Saturday, April 16, 2016
Concerto B (DoubleTree by Hilton Philadelphia Center City)
Family reunification is a fundamental right in EU law, but EU citizens who have not exercised their rights to free movement cannot benefit from the protection of EU Law. In addition to this, one notices the clear juxtaposition of two rival policy beliefs; on the one hand, in the EU legal framework governing the free movement of EU citizens, family reunification is a right that is associated with, and enhances, the right to cross-border mobility, whereas, with respect to TCNs, restrictive collectivism subsumes respect for family life to political expedience, migration control and to vague notions of integration, on the other.

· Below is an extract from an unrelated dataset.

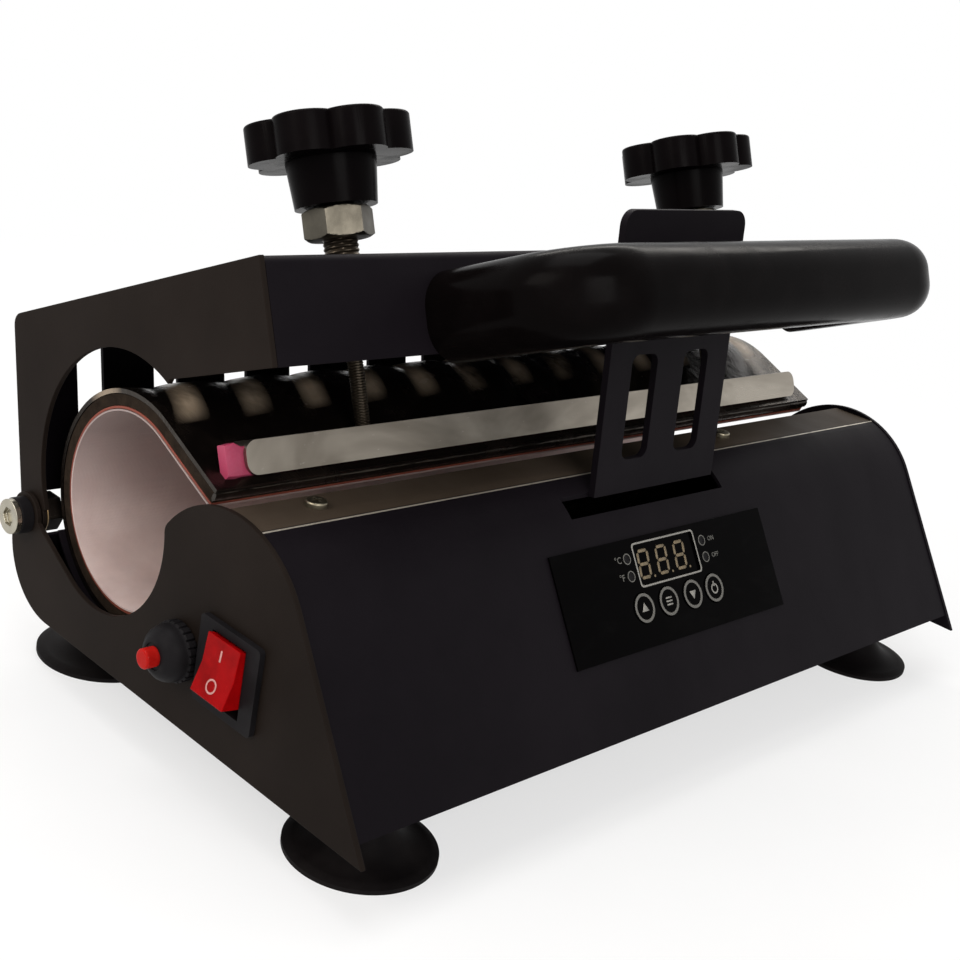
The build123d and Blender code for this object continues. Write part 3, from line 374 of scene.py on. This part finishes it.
dark_steel = plated_steel("darkened screw steel", (0.13, 0.105, 0.078), 0.3)
black_steel = plated_steel("blackened steel", (0.045, 0.036, 0.030), 0.32)
bar_metal = rolled_bar("rolled bar")
pink = silicone("pink silicone", shade_of(0.44, 0.050, 0.115), shade_of(0.54, 0.070, 0.155))
# The lining darkens above 66 mm with painted shade
liner_pink = silicone("wrap lining", shade_of(0.56, 0.43, 0.405), shade_of(0.72, 0.585, 0.55), 0.38, 0.03, 66.0)
heater_orange = silicone("heater edge", shade_of(0.16, 0.028, 0.015), shade_of(0.24, 0.050, 0.025), 0.6)
brown_felt = felt("pressed felt")
black_cloth = coated_cloth("coated cloth")
rubber = black_rubber("foot rubber")
red = red_moulding("red switch moulding")
red_cap = red_moulding("red button moulding", (0.46, 0.012, 0.009))
film = printed_film("control film")
white_ink = print_ink("white print", (0.34, 0.33, 0.30))
mark_ink = print_ink("switch print", (0.62, 0.30, 0.28))
grey_ink = print_ink("grey print", (0.17, 0.165, 0.15))
digit_ink = print_ink("display segments", (0.24, 0.19, 0.12), 0.06)
plastic = plain_plastic("black housing plastic", shade_of(0.006, 0.0055, 0.006), shade_of(0.011, 0.010, 0.011))
steel_core = plain_plastic("lacquered core", shade_of(0.10, 0.09, 0.08), shade_of(0.16, 0.15, 0.13), 0.35)
bronze = plated_steel("bush bronze", (0.62, 0.42, 0.20), 0.3)
board_green = laminate("board laminate")

finish_of = {
    "end_plate_left": left_lit_coat, "end_plate_right": coat, "front_panel": panel_coat, "base_pan": coat,
    "rear_cover": coat, "wrap_cradle": coat, "frame_side_left": left_lit_coat, "frame_side_right": coat,
    "frame_shell": coat, "frame_rear": coat, "latch_plate": coat, "latch_lugs": coat,
    "lip_screws": zinc, "wrap_strip": zinc,
    "foot_studs": zinc, "pivot_bolts": bright_zinc, "pivot_spacers": plastic, "pivot_nuts": black_steel,
    "handle_screws": dark_steel, "latch_pin": zinc, "rod_bosses": zinc, "inlet_screws": zinc,
    "board_standoffs": bronze, "clamp_bar": bar_metal, "handle_grip": gloss_black,
    "star_knob_left": knob_black, "star_knob_right": knob_black, "control_overlay": film,
    "key_up": film, "key_set": film, "key_down": film, "key_start": film, "display_lens": film,
    "rocker_housing": plastic, "breaker_body": plastic, "power_inlet": plastic,
    "key_switches": plastic, "led_display": plastic, "terminal_block": plastic, "solid_state_relay": plastic,
    "rocker": red, "reset_button": red_cap, "status_leds": plastic, "foot_front_left": rubber,
    "foot_front_right": rubber, "foot_rear_left": rubber, "foot_rear_right": rubber,
    "frame_bushes": bronze, "control_board": board_green, "transformer": steel_core,
}
# Width of each broken edge, in millimetres; the others have USUAL_EDGE
USUAL_EDGE = 0.35
edge_of = {"handle_grip": 0, "foot_front_left": 0, "foot_front_right": 0, "foot_rear_left": 0, "foot_rear_right": 0,
           "lip_screws": 0.12, "handle_screws": 0.12, "inlet_screws": 0.12,
           "star_knob_left": 0.25, "star_knob_right": 0.25, "frame_shell": 0.3, "key_switches": 0.1,
           "rocker": 0.5, "display_lens": 0.1, "clamp_bar": 0.3, "reset_button": 0}


def rounded_look():
    """Modifier group that shades faces smoothly but keeps edges over 30 degrees sharp."""
    group = bpy.data.node_groups.new("rounded look", "GeometryNodeTree")
    group.interface.new_socket("Mesh", in_out="INPUT", socket_type="NodeSocketGeometry")
    group.interface.new_socket("Mesh", in_out="OUTPUT", socket_type="NodeSocketGeometry")
    start = group.nodes.new("NodeGroupInput")
    end = group.nodes.new("NodeGroupOutput")
    faces = group.nodes.new("GeometryNodeSetShadeSmooth")
    edges = group.nodes.new("GeometryNodeSetShadeSmooth")
    edges.domain = "EDGE"
    bend = group.nodes.new("GeometryNodeInputMeshEdgeAngle")
    sharp = group.nodes.new("FunctionNodeCompare")
    sharp.operation = "GREATER_THAN"
    sharp.inputs[1].default_value = math.radians(30)
    group.links.new(bend.outputs[0], sharp.inputs[0])
    group.links.new(start.outputs[0], faces.inputs[0])
    group.links.new(faces.outputs[0], edges.inputs[0])
    group.links.new(sharp.outputs[0], edges.inputs["Selection"])
    edges.inputs["Shade Smooth"].default_value = False
    group.links.new(edges.outputs[0], end.inputs[0])
    return group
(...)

In EU free movement law, integration has always been firmly situated within the host Member State and has been intimately connected with processes of equalization so that an EU citizen becomes part of the fabric of the host society. In EU migration law, on the other hand, integration-testing is more about controlling, testing, restricting mobility and less about ‘integration’. It is not based on a sustainable theory of integration or on how community building works. Instead, it is based on a number of problematic assumptions, such as that integration can be objectively determined, can be measured and can be captured once and for all by a paper and pen exercise and thus the award of a passing score. The present paper discusses the three tier system of the regulation of family reunification in the European Union and argues that it is constitutionally unsustainable.